Dr. William McKinnon, Professor
Department of Earth and Planetary Science, Washington University
Abstract: One of the signature results of NASA's exploration of the Outer Solar System has been the realization that icy worlds can and do contain internal oceans, sometimes maintained by tidal heat. The most internally active of these, Europa and Enceladus, have been studied in detail, and their oceans are in direct contact with their respective rocky cores. So not only may such oceans be habitable, but thermodynamic gradients at their ocean/core interfaces provide opportunities for the origin and maintenance of life. Ocean waters vent to space from Enceladus and may do so from Europa; in Enceladus’ case Cassini has directly sampled “plume” particles and vapor, while Europa is the focus of a new, major NASA mission.

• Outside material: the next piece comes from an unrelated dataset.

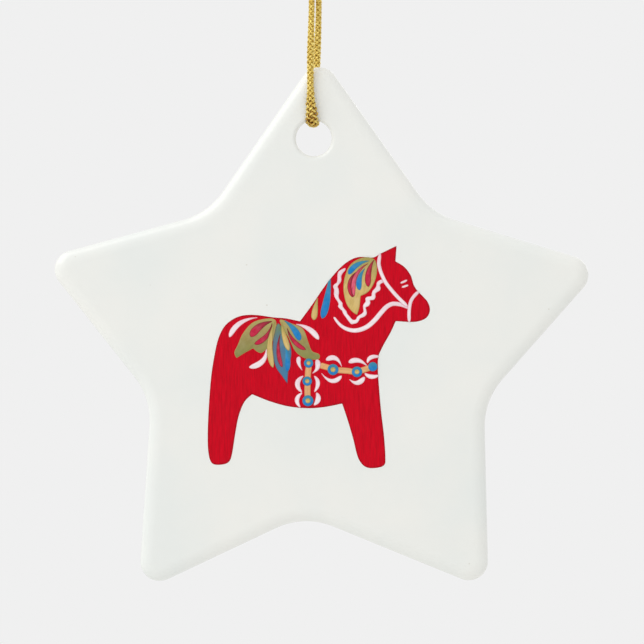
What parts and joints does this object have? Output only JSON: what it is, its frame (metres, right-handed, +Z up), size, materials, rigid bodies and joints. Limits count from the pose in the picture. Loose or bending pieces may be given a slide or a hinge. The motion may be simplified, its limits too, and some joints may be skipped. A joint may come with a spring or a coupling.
{
  "type": "hanging star ornament",
  "caption": "White glazed porcelain star with a folk-painted red horse on its front, hung by its top hole on a knotted loop of gold braided cord",
  "frame": {"origin": "The place in the top of the cord loop, under the knot, where a hook bears", "axes": "+X to the right as the painted face is seen, +Y from the painted face to the back, +Z up along the cord"},
  "size_m": [0.0749, 0.005, 0.1246],
  "materials": {
    "glazed_porcelain": "warm white porcelain under a smooth, softly shining glaze",
    "red_enamel": "crimson red overglaze colour, brushed on in fine upright strokes and fired",
    "green_enamel": "olive green overglaze colour with brush marks",
    "teal_enamel": "olive to blue overglaze colour with brush marks",
    "white_enamel": "opaque pinkish white overglaze colour",
    "crimson_enamel": "deep crimson overglaze colour",
    "pink_enamel": "rose pink overglaze colour",
    "ochre_enamel": "ochre yellow overglaze colour",
    "amber_enamel": "amber overglaze colour",
    "blue_enamel": "bright blue overglaze colour",
    "gold_braid": "round braid of metallised gold yarn"
  },
  "bodies": {
    "hanging_cord": {"cord_front_upper": "gold_braid", "cord_back_upper": "gold_braid", "cord_knot": "gold_braid", "cord_tail_left": "gold_braid", "cord_tail_right": "gold_braid"},
    "cord_bight": {"cord_front_lower": "gold_braid", "cord_back_lower": "gold_braid"},
    "star": {"star_body": "glazed_porcelain", "horse_ground": "red_enamel", "saddle_leaf_rear": "green_enamel", "saddle_leaf_front": "green_enamel", "saddle_leaf_middle": "teal_enamel", "saddle_petals_white": "white_enamel", "saddle_petals_crimson": "crimson_enamel", "saddle_petals_ochre": "ochre_enamel", "saddle_petals_blue": "blue_enamel", "neck_dash_blue": "blue_enamel", "neck_dash_ochre": "ochre_enamel", "mane_leaf": "ochre_enamel", "mane_petals_blue": "blue_enamel", "mane_petal_pink": "pink_enamel", "mane_petal_crimson": "crimson_enamel", "mane_border": "white_enamel", "bridle_cheek_band": "white_enamel", "bridle_nose_band": "white_enamel", "bridle_rein": "white_enamel", "eye_strokes": "white_enamel", "girth_strap": "amber_enamel", "breast_strap": "amber_enamel", "harness_rings": "blue_enamel", "ring_centres": "ochre_enamel", "girth_scrolls": "white_enamel", "breast_scrolls": "white_enamel"}
  },
  "joints": [
    {"name": "cord_twist", "type": "hinge", "parent": "hanging_cord", "child": "cord_bight", "pos_m": [0, 0, -0.0255], "axis": [0, 0, 1], "range_deg": [-180, 180]},
    {"name": "star_swing", "type": "hinge", "parent": "cord_bight", "child": "star", "pos_m": [0, 0, -0.0515], "axis": [0, 1, 0], "range_deg": [-90, 90]}
  ]
}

10:45-11:45: “A Woesian View of the Origin and Evolution of Life on Earth”
Dr. Rachel Whitaker, Associate Professor
Microbiology and Institute for Genomic Biology, University of Illinois
12:30-1:30: “From Comets to Interdisciplinary Science"

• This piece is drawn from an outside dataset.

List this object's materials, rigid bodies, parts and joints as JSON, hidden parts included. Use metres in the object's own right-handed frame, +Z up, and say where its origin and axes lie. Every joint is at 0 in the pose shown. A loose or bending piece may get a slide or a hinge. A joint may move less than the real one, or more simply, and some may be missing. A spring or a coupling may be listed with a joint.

Dr. Boncho Bonev, Research Associate
NASA Goddard Space Flight Center, Catholic University of America
Abstract: The emergence of the terrestrial biosphere may be linked to delivery of water and prebiotic organic matter from objects like asteroids, comets, meteorites, and interplanetary dust roughly within the first billion years of Earth’s history. A major challenge to astrobiology is to test this possibility and to evaluate the relative contributions from various classes of small bodies. This is a highly interdisciplinary effort, which requires investigating the origin and the reservoirs of water and prebiotic matter in various space environments as well as the transport mechanisms responsible for the hypothesized delivery of the building blocks of life on the young Earth. An important element in this effort is measuring the chemical composition of the volatiles (ices) stored in the nuclei of comets during the formative stages of our solar system. This talk will show how compositional studies of cometary volatiles are placed in context of understanding the evolution of volatile matter in the early solar system and the possibility for exogenous delivery of the building blocks of life to early Earth. The talk will also highlight how an ongoing cutting edge research in cosmogony and astrobiology is successfully integrated into undergraduate education.

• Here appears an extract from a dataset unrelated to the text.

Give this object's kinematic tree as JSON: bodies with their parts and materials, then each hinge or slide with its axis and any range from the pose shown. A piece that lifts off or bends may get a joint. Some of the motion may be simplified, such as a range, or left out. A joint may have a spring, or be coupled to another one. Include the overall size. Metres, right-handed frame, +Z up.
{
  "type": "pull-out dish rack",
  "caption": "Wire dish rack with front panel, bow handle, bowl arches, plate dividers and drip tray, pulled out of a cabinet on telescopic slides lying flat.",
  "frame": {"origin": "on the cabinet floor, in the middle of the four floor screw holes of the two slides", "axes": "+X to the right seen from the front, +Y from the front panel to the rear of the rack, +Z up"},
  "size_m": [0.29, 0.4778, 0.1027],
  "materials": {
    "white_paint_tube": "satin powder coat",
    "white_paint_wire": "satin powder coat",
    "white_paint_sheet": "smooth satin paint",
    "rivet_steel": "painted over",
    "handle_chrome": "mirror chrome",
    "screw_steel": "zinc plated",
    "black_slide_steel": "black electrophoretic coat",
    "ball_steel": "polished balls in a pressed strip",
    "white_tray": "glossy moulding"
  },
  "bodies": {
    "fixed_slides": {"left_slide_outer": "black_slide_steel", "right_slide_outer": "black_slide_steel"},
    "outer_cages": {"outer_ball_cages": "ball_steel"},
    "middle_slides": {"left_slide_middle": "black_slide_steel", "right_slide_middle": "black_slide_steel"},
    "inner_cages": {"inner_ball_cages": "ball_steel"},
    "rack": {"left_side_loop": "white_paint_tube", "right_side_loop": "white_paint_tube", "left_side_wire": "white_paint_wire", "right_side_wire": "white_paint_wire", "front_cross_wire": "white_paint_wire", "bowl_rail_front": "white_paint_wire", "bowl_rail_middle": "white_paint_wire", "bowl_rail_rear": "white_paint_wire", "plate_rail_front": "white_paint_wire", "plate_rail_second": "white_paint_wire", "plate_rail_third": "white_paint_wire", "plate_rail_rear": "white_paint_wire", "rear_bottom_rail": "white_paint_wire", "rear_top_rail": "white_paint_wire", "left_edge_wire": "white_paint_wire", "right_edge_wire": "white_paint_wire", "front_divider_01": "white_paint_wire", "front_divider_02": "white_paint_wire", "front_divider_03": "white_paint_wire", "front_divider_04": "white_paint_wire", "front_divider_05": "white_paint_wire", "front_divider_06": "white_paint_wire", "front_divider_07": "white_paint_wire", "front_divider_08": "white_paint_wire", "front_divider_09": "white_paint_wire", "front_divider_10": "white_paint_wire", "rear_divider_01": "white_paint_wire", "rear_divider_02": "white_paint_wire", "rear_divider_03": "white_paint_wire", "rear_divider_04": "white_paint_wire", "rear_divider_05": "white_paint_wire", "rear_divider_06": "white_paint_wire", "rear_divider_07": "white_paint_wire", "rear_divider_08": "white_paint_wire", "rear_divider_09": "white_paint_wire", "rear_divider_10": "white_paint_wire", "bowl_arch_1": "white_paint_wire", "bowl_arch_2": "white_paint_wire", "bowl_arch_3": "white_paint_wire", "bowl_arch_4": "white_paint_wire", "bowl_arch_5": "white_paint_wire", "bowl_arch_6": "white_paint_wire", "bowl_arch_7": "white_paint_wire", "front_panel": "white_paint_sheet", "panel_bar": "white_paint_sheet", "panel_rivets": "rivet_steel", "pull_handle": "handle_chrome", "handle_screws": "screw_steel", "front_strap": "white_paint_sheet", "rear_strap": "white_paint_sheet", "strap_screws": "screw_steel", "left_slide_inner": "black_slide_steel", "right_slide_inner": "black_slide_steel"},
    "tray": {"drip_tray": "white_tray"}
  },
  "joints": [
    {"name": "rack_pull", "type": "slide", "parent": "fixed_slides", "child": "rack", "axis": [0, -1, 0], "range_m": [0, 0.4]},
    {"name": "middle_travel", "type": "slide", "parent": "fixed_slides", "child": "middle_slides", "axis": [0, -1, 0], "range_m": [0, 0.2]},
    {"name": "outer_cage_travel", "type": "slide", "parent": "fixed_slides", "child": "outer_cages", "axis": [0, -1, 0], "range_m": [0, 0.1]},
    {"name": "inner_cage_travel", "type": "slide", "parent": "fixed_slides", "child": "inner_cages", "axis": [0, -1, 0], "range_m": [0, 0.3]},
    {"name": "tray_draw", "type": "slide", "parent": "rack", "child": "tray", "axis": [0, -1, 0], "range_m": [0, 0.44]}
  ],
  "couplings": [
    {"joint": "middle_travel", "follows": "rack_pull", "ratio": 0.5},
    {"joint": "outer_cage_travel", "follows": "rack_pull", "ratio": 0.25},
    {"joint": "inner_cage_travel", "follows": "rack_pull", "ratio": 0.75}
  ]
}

1:30-2:30: “The Comet-Disk Connection: Could Comets have Delivered the Ingredients for Life?”
Dr. Erika Gibb, Professor and Chair
Department of Physics & Astronomy, University of Missouri – St. Louis
Abstract: Planets form in the mid-planes of disks of gas and dust (protoplanetary disks) around young stars. However, these regions are hidden from our view. Comets are remnants from the planet formation process in the outer solar system where the giant planets formed. They were gravitationally scattered by the forming gas giant planets into their current reservoir of either the Oort Cloud or Kuiper Belt. The Oort Cloud is a spherical distribution of comets located ~10,000-50,000 AU from the Sun and the Kuiper Belt is a flattened distribution just beyond the orbit of Neptune. Since their formation nearly 4.5 billion years ago, comets have been frozen in their respective reservoirs, preserving a record of the chemical composition and processing of the early solar system. On issue in interpreting comet compositions is that they may be an end product of a variety of processes that took place during the early solar system. Chemical models of protoplanetary disks may be able to provide key insights in interpretation of comet compositions. This talk will discuss how chemical modeling and cometary observations are being used to address key astrobiological questions.